**Task to carry out**
In the listing below, find the line holding "listed in model.json." and the line holding "beam_t = 43; // [25:1:60]". Write out those two lines and all lines between, exactly, and nothing more.
── Extracted records ──
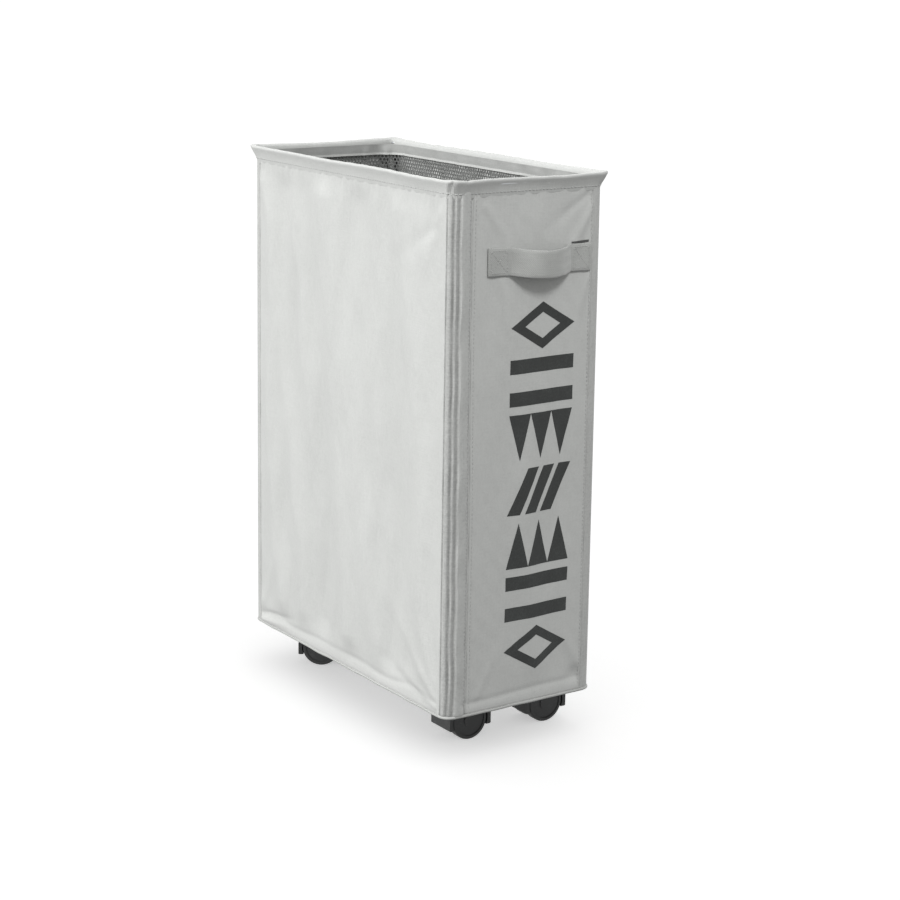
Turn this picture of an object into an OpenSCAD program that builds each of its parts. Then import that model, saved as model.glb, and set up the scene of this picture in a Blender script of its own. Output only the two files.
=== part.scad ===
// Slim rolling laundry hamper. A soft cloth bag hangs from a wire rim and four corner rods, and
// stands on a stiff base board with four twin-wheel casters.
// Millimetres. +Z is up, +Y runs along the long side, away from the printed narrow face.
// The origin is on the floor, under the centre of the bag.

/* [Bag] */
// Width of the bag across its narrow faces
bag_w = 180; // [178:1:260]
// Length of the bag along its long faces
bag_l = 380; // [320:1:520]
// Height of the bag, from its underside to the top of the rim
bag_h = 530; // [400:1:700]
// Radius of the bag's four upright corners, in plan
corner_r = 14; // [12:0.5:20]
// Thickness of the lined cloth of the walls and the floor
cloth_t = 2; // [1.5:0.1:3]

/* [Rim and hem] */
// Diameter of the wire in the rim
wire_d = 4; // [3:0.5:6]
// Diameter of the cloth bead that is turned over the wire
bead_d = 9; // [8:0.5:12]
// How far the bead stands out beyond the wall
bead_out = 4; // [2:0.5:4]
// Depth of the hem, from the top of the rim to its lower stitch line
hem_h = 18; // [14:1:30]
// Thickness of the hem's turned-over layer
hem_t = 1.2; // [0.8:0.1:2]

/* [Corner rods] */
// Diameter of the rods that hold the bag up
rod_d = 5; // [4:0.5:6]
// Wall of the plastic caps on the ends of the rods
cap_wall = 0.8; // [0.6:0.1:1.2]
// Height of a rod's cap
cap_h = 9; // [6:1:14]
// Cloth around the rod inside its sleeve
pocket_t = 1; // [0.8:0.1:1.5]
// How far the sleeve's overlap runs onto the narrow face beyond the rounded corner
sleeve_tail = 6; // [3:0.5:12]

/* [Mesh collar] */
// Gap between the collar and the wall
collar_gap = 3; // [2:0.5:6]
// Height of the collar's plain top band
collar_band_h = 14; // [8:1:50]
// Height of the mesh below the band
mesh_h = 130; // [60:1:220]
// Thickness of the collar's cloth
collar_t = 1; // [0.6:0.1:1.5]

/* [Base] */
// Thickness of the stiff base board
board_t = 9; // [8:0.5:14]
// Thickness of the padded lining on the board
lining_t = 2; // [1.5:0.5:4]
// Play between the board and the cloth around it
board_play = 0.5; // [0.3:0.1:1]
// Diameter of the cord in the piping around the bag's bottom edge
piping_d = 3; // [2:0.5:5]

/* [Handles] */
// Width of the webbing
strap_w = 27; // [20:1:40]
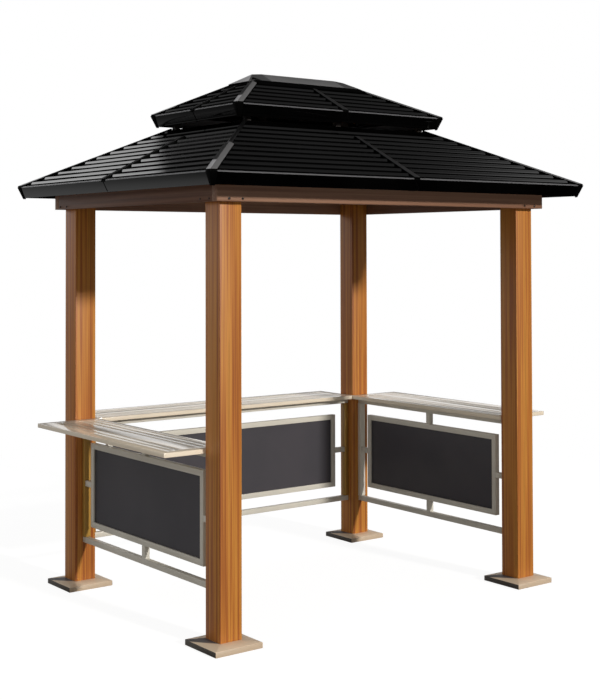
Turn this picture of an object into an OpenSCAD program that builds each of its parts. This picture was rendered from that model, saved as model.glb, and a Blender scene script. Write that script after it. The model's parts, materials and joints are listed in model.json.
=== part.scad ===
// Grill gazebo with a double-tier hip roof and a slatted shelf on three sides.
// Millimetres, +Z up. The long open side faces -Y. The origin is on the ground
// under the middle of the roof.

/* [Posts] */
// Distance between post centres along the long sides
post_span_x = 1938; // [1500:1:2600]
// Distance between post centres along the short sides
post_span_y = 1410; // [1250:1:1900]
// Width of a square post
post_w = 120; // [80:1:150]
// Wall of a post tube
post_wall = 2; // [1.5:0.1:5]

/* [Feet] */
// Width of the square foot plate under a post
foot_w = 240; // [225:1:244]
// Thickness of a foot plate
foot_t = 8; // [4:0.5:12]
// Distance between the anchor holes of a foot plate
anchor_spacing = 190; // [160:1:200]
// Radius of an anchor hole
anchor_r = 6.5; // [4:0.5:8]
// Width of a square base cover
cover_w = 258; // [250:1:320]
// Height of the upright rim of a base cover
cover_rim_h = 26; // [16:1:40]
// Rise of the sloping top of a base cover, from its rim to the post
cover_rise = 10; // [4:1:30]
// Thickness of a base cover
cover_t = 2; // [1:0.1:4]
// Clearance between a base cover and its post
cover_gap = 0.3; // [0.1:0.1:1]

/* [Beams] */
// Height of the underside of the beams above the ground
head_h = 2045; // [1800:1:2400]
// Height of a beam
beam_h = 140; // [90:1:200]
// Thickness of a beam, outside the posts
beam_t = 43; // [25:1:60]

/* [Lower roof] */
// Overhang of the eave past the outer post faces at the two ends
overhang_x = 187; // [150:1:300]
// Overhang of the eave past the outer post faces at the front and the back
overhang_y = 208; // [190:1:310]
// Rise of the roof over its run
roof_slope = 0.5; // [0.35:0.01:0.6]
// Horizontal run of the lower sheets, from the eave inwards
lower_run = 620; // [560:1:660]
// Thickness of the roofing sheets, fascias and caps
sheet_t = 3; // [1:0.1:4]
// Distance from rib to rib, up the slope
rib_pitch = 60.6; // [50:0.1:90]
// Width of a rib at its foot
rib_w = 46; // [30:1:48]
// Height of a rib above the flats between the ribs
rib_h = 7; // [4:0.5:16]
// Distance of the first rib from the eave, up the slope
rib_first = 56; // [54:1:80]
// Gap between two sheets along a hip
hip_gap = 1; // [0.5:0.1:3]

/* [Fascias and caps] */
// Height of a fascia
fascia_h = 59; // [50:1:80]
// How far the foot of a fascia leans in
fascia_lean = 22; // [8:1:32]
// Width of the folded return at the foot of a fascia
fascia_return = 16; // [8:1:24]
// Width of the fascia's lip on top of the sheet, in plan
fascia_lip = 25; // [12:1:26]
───
**Task answer**
Turn this picture of an object into an OpenSCAD program that builds each of its parts. This picture was rendered from that model, saved as model.glb, and a Blender scene script. Write that script after it. The model's parts, materials and joints are listed in model.json.
=== part.scad ===
// Grill gazebo with a double-tier hip roof and a slatted shelf on three sides.
// Millimetres, +Z up. The long open side faces -Y. The origin is on the ground
// under the middle of the roof.

/* [Posts] */
// Distance between post centres along the long sides
post_span_x = 1938; // [1500:1:2600]
// Distance between post centres along the short sides
post_span_y = 1410; // [1250:1:1900]
// Width of a square post
post_w = 120; // [80:1:150]
// Wall of a post tube
post_wall = 2; // [1.5:0.1:5]

/* [Feet] */
// Width of the square foot plate under a post
foot_w = 240; // [225:1:244]
// Thickness of a foot plate
foot_t = 8; // [4:0.5:12]
// Distance between the anchor holes of a foot plate
anchor_spacing = 190; // [160:1:200]
// Radius of an anchor hole
anchor_r = 6.5; // [4:0.5:8]
// Width of a square base cover
cover_w = 258; // [250:1:320]
// Height of the upright rim of a base cover
cover_rim_h = 26; // [16:1:40]
// Rise of the sloping top of a base cover, from its rim to the post
cover_rise = 10; // [4:1:30]
// Thickness of a base cover
cover_t = 2; // [1:0.1:4]
// Clearance between a base cover and its post
cover_gap = 0.3; // [0.1:0.1:1]

/* [Beams] */
// Height of the underside of the beams above the ground
head_h = 2045; // [1800:1:2400]
// Height of a beam
beam_h = 140; // [90:1:200]
// Thickness of a beam, outside the posts
beam_t = 43; // [25:1:60]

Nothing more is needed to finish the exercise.